*** DATA
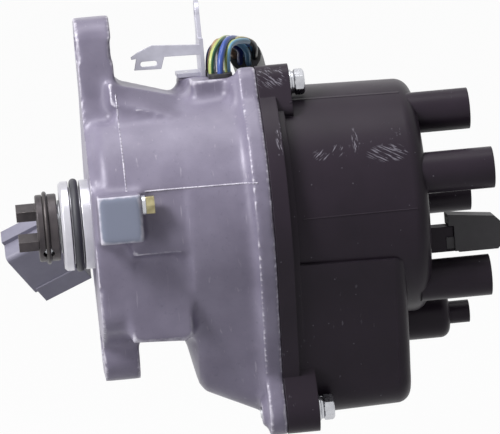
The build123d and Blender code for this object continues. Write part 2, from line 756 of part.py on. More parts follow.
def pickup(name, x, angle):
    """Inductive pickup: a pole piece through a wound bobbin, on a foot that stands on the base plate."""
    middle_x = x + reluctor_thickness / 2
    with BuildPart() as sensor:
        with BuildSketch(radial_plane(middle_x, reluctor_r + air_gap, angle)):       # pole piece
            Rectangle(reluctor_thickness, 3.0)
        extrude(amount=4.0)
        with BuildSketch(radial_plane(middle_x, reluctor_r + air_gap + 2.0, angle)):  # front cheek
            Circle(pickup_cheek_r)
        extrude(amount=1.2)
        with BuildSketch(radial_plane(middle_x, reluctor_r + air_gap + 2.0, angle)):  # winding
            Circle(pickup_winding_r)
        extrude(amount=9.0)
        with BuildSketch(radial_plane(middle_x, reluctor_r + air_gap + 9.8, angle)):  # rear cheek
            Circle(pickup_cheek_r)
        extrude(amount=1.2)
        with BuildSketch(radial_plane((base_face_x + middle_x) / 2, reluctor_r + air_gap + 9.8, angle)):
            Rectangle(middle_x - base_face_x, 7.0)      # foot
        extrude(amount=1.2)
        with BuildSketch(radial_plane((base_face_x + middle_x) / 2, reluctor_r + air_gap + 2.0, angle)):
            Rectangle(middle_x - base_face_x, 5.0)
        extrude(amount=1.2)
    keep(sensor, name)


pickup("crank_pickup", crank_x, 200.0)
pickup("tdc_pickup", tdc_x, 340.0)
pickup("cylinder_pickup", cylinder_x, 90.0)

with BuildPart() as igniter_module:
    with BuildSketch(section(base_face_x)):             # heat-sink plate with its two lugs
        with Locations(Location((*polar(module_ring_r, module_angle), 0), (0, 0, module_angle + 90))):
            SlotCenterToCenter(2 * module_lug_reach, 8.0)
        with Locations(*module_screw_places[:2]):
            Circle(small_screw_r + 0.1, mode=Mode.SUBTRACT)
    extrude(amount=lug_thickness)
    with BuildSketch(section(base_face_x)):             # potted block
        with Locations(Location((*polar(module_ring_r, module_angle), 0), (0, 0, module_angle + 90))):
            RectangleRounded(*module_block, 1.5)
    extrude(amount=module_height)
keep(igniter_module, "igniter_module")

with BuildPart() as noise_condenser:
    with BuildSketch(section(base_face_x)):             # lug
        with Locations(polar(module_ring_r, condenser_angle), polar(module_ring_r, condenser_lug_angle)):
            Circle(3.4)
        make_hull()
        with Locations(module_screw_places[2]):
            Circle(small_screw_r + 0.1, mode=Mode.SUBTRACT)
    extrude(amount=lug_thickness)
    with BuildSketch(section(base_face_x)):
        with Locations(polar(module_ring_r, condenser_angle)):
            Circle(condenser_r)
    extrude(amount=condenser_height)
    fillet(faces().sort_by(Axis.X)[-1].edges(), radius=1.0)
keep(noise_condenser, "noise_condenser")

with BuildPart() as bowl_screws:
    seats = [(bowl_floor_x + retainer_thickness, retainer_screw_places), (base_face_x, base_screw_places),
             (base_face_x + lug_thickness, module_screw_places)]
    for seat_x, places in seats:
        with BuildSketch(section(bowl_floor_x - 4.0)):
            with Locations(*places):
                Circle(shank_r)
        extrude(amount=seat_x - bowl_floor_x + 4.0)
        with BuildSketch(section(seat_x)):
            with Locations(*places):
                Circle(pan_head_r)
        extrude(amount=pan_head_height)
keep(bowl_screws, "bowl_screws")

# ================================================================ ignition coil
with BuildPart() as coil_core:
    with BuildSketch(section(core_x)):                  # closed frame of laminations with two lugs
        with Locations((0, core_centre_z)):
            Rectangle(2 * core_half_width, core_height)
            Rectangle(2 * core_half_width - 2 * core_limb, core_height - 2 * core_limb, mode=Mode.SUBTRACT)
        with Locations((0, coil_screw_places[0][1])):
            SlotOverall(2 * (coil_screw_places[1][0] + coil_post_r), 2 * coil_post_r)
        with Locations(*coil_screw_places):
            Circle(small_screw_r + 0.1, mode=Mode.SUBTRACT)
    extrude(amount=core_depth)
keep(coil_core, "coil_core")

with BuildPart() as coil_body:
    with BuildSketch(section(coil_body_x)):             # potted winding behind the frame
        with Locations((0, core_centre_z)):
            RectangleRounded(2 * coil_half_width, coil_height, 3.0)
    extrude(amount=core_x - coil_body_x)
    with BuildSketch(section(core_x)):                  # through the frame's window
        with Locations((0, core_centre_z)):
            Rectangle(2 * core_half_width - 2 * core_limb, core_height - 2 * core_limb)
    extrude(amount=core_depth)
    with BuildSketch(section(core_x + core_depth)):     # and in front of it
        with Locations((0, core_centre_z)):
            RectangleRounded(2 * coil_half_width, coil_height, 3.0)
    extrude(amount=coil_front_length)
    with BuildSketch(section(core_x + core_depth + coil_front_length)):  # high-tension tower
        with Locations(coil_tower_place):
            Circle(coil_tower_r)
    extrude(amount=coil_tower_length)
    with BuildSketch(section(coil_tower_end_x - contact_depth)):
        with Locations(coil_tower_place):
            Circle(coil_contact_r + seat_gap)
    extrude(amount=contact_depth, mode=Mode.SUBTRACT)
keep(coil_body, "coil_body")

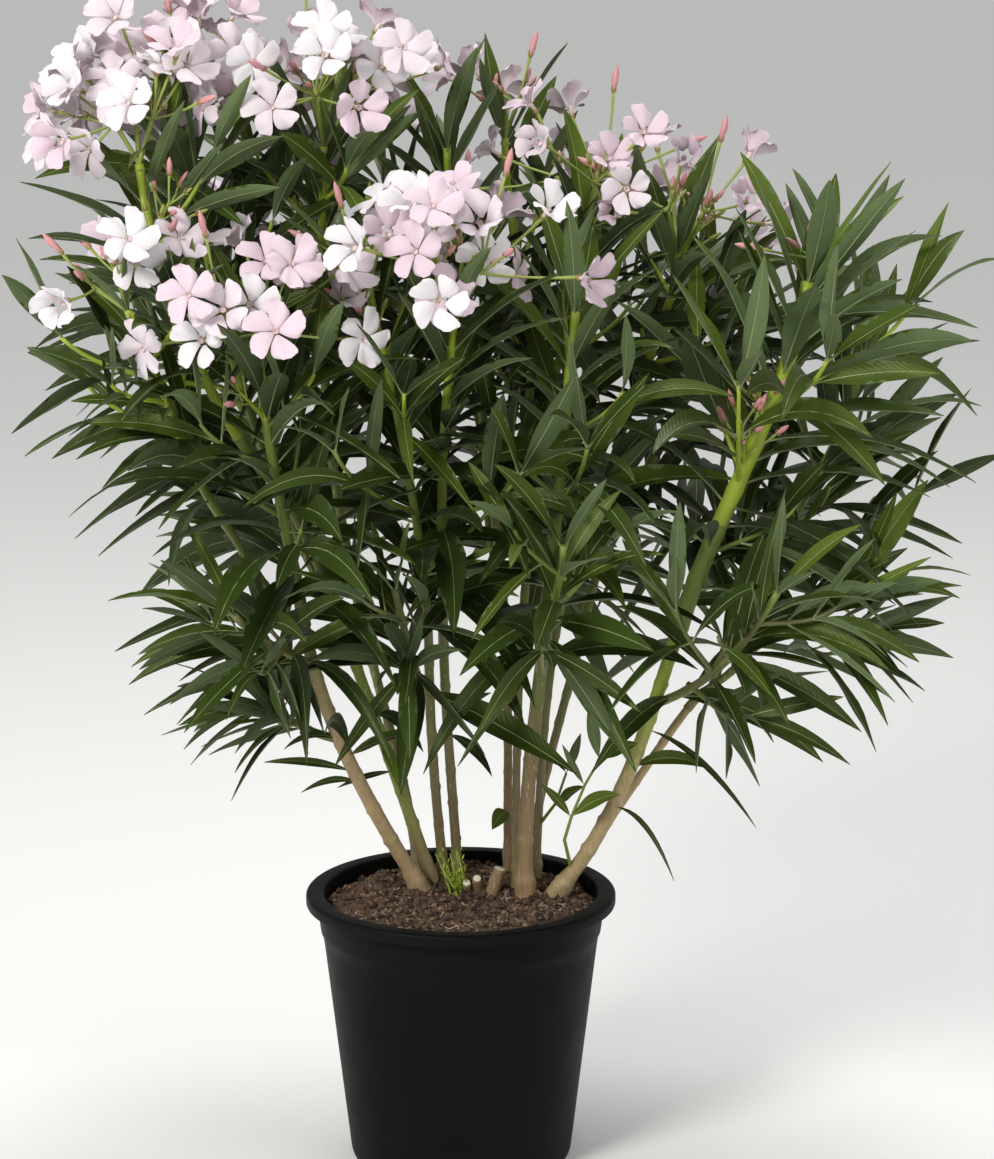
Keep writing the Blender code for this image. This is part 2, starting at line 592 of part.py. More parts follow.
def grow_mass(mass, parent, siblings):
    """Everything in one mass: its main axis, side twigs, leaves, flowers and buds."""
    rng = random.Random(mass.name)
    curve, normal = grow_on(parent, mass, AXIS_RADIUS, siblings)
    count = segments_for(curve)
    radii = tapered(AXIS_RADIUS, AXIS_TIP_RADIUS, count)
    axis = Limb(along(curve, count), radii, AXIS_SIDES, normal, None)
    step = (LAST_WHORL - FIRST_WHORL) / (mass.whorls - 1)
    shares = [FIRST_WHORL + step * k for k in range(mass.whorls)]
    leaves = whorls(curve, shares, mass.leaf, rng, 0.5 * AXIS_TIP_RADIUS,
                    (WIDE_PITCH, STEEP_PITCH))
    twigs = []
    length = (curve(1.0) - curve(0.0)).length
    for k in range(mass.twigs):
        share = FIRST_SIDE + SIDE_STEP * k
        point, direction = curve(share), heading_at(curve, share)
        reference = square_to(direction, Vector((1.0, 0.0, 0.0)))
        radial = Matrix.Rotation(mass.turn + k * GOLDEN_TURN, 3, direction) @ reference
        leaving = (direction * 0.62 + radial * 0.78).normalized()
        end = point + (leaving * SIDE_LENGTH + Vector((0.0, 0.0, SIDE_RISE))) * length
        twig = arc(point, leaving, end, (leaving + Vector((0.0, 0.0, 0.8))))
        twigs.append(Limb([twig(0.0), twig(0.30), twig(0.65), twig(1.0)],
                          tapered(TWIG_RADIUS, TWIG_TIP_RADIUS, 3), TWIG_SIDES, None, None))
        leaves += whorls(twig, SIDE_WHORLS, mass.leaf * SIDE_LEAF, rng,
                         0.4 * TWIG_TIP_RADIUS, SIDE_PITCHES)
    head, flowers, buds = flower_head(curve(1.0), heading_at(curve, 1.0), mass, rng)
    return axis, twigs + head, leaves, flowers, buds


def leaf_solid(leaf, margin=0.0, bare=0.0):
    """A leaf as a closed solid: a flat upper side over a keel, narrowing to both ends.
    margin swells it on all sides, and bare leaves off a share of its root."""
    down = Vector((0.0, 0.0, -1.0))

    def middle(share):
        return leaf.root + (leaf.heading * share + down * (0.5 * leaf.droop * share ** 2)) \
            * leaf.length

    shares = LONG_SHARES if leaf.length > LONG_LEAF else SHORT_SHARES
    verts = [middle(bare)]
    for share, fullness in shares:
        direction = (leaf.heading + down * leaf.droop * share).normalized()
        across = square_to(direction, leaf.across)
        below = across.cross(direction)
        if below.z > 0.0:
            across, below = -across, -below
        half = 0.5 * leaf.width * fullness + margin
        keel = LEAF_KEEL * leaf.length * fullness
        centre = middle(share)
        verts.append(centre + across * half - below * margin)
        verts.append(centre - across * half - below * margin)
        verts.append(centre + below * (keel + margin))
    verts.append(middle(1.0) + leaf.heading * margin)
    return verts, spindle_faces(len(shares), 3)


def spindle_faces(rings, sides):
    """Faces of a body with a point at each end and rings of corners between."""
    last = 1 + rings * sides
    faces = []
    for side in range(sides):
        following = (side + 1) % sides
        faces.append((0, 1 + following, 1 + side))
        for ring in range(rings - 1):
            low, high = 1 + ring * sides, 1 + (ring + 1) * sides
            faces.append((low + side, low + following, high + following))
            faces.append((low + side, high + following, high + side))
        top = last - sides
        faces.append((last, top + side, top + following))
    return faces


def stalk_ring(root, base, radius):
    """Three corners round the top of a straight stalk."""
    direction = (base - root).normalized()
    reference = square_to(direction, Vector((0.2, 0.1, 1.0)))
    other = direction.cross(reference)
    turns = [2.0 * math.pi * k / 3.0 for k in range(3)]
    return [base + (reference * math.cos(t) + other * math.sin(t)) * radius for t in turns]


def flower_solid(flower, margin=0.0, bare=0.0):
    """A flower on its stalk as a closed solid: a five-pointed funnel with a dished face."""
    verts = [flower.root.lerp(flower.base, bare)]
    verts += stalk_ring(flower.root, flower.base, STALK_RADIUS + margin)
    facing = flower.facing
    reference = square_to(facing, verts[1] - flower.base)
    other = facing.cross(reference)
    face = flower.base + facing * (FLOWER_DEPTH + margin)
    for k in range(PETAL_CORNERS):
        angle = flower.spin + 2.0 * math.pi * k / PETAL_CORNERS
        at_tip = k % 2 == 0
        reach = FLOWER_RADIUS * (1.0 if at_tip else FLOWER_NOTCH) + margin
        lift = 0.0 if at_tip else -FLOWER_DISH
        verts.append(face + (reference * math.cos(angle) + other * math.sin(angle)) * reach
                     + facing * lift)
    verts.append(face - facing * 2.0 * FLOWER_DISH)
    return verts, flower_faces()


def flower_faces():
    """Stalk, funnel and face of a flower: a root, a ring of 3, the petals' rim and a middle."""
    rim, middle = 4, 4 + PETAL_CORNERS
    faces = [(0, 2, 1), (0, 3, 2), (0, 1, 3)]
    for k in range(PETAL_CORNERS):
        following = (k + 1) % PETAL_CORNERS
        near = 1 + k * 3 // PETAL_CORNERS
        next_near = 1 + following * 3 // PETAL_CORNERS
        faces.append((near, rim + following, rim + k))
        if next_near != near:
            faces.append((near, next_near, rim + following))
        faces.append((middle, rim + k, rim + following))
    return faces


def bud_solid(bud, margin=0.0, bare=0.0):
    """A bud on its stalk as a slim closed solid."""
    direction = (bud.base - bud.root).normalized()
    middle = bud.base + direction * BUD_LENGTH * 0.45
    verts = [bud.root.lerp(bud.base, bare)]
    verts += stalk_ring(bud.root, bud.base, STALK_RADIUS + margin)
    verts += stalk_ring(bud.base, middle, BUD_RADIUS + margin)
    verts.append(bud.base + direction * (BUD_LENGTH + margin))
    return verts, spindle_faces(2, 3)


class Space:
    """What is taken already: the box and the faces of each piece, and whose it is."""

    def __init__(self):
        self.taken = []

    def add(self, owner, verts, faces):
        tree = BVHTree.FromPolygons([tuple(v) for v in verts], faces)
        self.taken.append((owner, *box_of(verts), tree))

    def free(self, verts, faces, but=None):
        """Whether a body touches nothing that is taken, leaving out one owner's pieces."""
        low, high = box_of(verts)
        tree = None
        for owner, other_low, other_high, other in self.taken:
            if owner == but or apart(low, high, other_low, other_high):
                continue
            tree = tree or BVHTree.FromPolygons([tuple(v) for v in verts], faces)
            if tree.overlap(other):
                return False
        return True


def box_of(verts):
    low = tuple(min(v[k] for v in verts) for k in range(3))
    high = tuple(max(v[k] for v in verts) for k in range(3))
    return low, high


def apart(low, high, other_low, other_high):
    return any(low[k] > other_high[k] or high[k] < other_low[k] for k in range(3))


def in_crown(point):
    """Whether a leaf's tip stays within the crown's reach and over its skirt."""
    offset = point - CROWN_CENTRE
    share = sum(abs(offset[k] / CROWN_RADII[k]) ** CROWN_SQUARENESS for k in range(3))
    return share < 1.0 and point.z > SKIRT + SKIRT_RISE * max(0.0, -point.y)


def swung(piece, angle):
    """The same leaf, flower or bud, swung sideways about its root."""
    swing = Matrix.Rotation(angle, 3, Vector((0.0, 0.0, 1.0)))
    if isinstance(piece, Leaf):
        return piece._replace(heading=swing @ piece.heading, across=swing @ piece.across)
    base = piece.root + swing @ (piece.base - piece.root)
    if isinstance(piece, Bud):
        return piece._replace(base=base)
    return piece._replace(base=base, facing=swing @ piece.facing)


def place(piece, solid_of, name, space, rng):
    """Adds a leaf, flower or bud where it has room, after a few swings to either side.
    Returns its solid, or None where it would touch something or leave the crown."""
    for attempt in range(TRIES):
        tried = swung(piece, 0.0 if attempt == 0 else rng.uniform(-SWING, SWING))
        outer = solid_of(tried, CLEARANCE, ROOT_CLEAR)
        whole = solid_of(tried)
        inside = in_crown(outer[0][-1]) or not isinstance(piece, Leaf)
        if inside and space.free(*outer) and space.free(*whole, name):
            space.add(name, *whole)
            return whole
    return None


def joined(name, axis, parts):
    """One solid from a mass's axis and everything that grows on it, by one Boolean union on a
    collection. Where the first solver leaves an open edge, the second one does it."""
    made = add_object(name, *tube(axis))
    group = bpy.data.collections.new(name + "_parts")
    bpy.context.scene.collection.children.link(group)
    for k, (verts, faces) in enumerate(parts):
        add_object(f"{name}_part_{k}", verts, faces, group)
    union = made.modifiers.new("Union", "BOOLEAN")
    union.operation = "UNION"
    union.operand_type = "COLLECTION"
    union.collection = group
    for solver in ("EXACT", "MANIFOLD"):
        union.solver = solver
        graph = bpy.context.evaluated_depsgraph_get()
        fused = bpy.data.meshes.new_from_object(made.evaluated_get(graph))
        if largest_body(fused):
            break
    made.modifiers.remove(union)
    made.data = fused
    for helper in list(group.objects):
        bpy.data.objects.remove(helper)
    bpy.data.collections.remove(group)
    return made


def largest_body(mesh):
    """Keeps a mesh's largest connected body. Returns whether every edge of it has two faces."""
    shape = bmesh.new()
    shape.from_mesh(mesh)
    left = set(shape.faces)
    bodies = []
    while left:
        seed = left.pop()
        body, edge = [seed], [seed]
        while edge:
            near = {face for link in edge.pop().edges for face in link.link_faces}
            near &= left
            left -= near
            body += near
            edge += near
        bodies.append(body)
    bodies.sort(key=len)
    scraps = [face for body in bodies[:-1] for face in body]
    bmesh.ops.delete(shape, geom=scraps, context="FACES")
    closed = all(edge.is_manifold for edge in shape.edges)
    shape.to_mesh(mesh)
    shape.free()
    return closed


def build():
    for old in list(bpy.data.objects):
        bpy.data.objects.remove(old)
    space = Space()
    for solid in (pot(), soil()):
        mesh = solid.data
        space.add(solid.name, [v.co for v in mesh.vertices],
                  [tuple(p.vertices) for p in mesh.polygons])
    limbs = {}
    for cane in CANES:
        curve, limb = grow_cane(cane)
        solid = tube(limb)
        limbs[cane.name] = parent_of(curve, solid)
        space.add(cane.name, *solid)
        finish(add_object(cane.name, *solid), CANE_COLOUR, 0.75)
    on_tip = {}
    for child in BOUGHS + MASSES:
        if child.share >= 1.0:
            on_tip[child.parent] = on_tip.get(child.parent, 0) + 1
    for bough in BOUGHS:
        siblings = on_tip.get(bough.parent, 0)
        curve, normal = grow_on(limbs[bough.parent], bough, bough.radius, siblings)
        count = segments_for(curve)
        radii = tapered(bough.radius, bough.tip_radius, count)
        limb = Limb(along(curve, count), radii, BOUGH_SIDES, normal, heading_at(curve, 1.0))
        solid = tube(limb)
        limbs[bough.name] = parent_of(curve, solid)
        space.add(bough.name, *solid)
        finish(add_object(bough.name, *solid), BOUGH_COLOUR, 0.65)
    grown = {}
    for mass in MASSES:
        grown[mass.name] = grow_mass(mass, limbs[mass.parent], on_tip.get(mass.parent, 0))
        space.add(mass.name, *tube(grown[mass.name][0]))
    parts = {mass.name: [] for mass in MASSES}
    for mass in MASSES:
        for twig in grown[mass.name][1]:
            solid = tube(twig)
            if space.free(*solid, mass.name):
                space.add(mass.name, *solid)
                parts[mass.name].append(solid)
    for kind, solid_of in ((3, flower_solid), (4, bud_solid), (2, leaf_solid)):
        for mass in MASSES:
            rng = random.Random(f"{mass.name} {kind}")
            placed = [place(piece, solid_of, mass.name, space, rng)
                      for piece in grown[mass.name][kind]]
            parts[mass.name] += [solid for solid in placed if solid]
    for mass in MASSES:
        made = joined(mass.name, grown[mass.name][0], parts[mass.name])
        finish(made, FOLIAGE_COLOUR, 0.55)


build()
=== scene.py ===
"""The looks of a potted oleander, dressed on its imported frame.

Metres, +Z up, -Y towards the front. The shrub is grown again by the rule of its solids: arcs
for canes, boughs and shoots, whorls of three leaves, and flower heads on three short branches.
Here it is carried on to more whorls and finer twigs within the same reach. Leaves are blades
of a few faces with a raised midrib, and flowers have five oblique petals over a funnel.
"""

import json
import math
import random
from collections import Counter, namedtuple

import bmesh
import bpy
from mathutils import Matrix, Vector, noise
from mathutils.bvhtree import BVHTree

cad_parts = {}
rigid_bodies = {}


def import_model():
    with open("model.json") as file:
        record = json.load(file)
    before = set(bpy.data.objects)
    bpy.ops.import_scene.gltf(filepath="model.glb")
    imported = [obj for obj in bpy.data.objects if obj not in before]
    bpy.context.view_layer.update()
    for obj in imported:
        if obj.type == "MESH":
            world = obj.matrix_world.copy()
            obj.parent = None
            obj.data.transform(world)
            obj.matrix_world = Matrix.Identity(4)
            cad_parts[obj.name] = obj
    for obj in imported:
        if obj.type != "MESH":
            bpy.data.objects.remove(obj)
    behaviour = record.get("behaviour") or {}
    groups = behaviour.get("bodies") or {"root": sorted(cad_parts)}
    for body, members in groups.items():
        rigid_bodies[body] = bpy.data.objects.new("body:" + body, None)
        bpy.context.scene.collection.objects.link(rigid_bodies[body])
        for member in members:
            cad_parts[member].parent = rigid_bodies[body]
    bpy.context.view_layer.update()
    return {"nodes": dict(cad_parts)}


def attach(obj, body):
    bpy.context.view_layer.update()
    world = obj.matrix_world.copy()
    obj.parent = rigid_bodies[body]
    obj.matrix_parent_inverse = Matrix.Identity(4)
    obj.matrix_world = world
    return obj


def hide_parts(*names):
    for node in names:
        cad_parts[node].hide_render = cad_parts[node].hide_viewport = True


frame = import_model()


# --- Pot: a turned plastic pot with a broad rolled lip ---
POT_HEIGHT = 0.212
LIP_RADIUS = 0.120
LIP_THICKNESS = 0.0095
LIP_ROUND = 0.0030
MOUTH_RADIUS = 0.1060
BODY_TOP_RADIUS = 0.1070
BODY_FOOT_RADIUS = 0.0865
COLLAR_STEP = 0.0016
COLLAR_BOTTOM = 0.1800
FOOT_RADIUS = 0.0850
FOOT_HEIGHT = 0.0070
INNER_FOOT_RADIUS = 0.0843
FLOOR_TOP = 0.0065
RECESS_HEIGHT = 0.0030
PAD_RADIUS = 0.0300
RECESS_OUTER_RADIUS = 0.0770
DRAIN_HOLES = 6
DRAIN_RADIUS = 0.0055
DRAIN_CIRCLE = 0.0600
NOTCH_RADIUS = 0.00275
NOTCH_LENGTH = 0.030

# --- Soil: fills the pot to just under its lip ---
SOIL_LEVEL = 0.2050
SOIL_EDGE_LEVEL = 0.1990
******
TASK DIRECTIONS
Above are records; repeat only the lines starting at the line with "for kind, solid_of" and ending at the line with "its imported frame.", exactly as they appear, both included.

REPLY
    for kind, solid_of in ((3, flower_solid), (4, bud_solid), (2, leaf_solid)):
        for mass in MASSES:
            rng = random.Random(f"{mass.name} {kind}")
            placed = [place(piece, solid_of, mass.name, space, rng)
                      for piece in grown[mass.name][kind]]
            parts[mass.name] += [solid for solid in placed if solid]
    for mass in MASSES:
        made = joined(mass.name, grown[mass.name][0], parts[mass.name])
        finish(made, FOLIAGE_COLOUR, 0.55)


build()
=== scene.py ===
"""The looks of a potted oleander, dressed on its imported frame.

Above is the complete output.